- GIVEN TASK -
Work out how many lines hold the string "parts". Give that number and nothing more.
________________
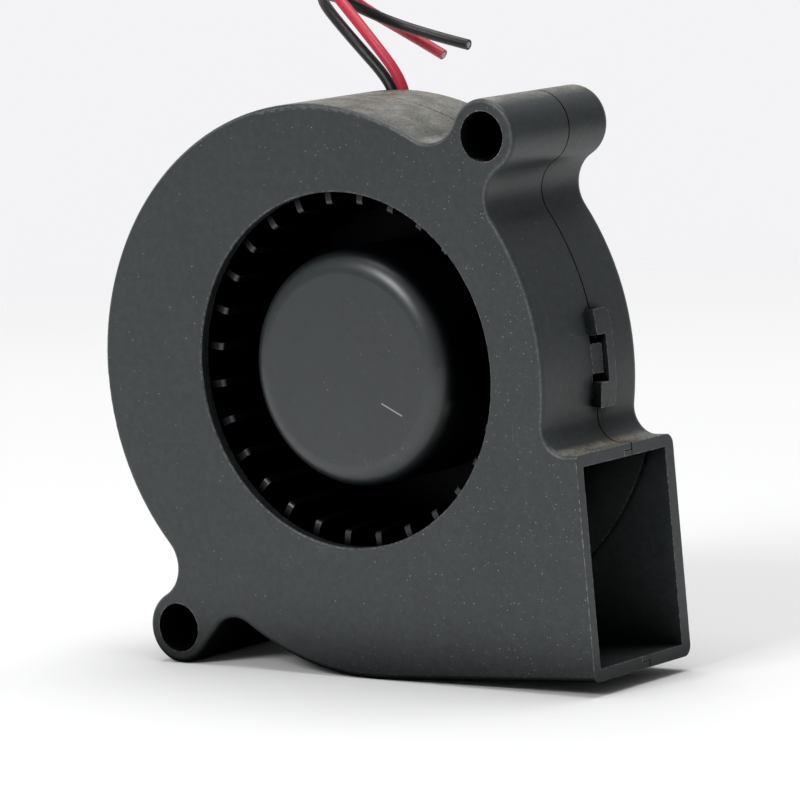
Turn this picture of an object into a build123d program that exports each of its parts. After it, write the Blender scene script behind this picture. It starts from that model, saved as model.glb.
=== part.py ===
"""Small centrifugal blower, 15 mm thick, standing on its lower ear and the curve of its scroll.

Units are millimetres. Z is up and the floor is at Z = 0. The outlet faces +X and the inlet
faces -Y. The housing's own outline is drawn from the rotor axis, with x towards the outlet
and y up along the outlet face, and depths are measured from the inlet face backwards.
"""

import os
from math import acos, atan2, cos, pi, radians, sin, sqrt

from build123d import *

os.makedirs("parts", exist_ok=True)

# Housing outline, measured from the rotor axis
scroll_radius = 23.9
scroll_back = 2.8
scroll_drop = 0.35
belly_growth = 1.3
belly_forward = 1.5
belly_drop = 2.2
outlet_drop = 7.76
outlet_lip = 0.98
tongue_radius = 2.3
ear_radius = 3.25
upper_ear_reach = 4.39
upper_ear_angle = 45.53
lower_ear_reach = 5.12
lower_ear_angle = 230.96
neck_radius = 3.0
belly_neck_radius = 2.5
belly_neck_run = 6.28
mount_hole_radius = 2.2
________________
- TASK OUTPUT -
2